CROW WING COUNTY BOARD: Board approves larger public bus
A larger bus will soon join the public transit fleet in Crow Wing County following approval by the county board Tuesday. Transit coordinator Andy Stone told the board the larger bus would accommodate additional passengers from the Crosby area to St.
A larger bus will soon join the public transit fleet in Crow Wing County following approval by the county board Tuesday.
Transit coordinator Andy Stone told the board the larger bus would accommodate additional passengers from the Crosby area to St. Francis of the Lakes Catholic School in Brainerd. Currently, the transit service transports 12 students from Crosby to the school, but an increase in ridership to 27 students would require a larger-capacity vehicle.
The vehicles in use now, 400-series buses, can transport 17 to 19 passengers, while the bus Stone requested, a 500-series bus, would seat up to 34 people.
Stone said between St. Francis students from Pequot Lakes and Crosby utilizing the buses and the general public, they have been forced to deny service at times.
"We can't service 100 percent of the requests on those two main corridors of commerce," he said, referring to highways 210 and 371.
Deb Euteneuer, principal of St. Francis, said the affected families were very appreciative of the consideration of a larger bus. She said the school has worked with Brainerd & Crow Wing Public Transit for eight years to transport students from around the county.
"Even with the increased cost, this is very beneficial for all the families," Euteneuer said.
Although a new vehicle was already accounted for in this year's budget, the cost of a larger bus is nearly twice as much. To offset the additional costs, Stone said there are plans to raise the fare from $1.50 to $2. With a commitment from St. Francis to guarantee 27 students, the fare increase would represent an increase in revenue of $10,221 over the previous year.
The additional revenue would cover 76 percent of the increase in the county's share compared to the cost of a smaller vehicle. The county shares the local costs of the transit service with the cities of Brainerd, Baxter and Pine River, while the rest is funded by grants from regional and state entities.
"The request of the board here is to see if that's a wise capital investment," Stone said. "The payback is about 1.3 years on a bus that will last us around seven years."

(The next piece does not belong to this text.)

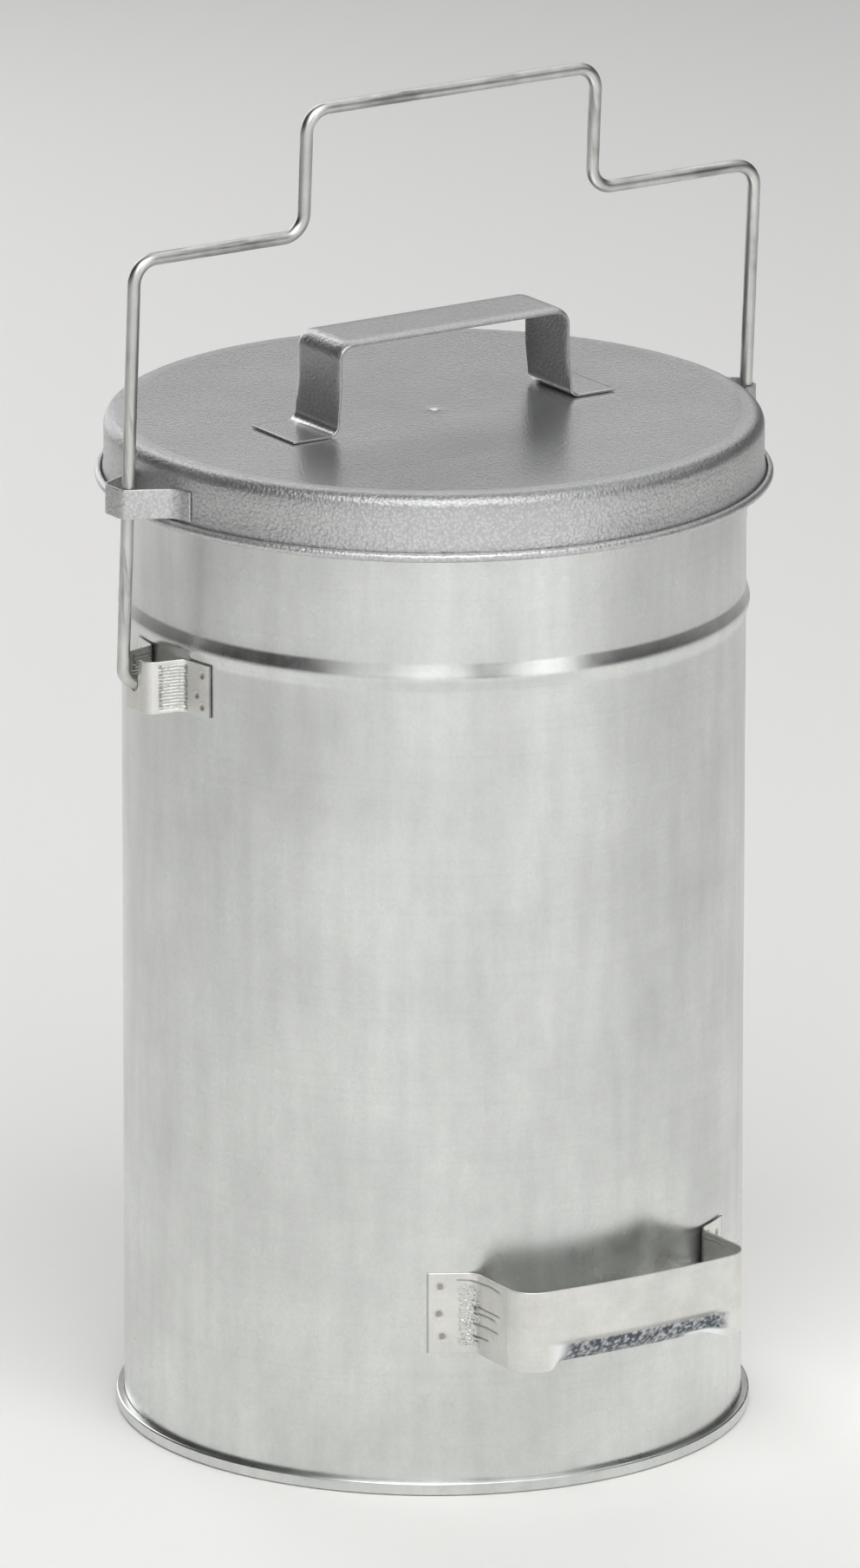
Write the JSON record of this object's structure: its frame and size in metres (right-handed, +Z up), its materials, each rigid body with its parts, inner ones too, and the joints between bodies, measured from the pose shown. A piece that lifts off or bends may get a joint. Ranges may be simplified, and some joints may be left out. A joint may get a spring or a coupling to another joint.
{
  "type": "lidded ash pail",
  "caption": "Tall round galvanized steel ash pail with a stepped wire bail, a captive painted lid that slides on the bail, a strap handle on the lid and a tilting handle low on the wall.",
  "frame": {"origin": "on the ground under the middle of the overall size; the pail's own axis stands at X 0, Y +8 mm", "axes": "+Z up, +X from the left ear of the bail to the right one seen from the tilting handle, -Y the way the tilting handle faces"},
  "size_m": [0.2908, 0.2764, 0.5289],
  "materials": {
    "galvanized_sheet": "satin zinc coat, cloudy with fine scratches",
    "galvanized_strap": "satin zinc coat with press marks and spot welds",
    "galvanized_wire": "satin drawn wire with scuffs",
    "hammertone_paint": "silver grey hammer paint, half gloss"
  },
  "bodies": {
    "pail": {"body_shell": "galvanized_sheet", "rim_wire": "galvanized_wire", "bottom_pan": "galvanized_sheet", "pour_handle": "galvanized_strap", "bail_ear_left": "galvanized_strap", "bail_ear_right": "galvanized_strap"},
    "lid": {"lid_shell": "hammertone_paint", "lid_handle": "hammertone_paint", "lid_keeper_left": "hammertone_paint", "lid_keeper_right": "hammertone_paint"},
    "bail": {"bail": "galvanized_wire"}
  },
  "joints": [
    {"name": "lid_lift", "type": "slide", "parent": "pail", "child": "lid", "axis": [0, -0.0576, 0.9983], "range_m": [0, 0.0755]},
    {"name": "bail_rock", "type": "hinge", "parent": "pail", "child": "bail", "pos_m": [0, 0.00805, 0.3091], "axis": [1, 0, 0], "range_deg": [-3.3, 0]}
  ]
}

Commissioner Paul Thiede asked Stone how the lifespan of the larger bus compared to the vehicles in current use. Stone said the smaller vehicles are used for about 350,000 miles over 10 years.
"That's pushing it," Stone said. "The 500-series buses should be able to see that with more ease."
Thiede asked Stone what they would do should the larger bus break down, given the current fleet has replacements of the same size. Stone said they would not be able to accommodate all of the passengers, but the next opportunity to purchase a larger bus would be in 2020 and he expected the bus to run well during those five years.
"Would this create angst in my business life if it fails? Yes," Stone said.
His vision for the county, he said, is to continue increasing ridership along the corridors to Brainerd.
"Do we want to do it with cars, vans, 400- or 500-series buses?" Stone said. "Ten years down the road, maybe the county buses are all 500-series buses."
Chairman Paul Koering said the transportation advisory committee, which he serves on, recommended approval of the new bus.
Commissioner Rosemary Franzen moved to approve the bus, noting she would like to see a formal contract with St. Francis to ensure the costs would be covered. The motion passed unanimously.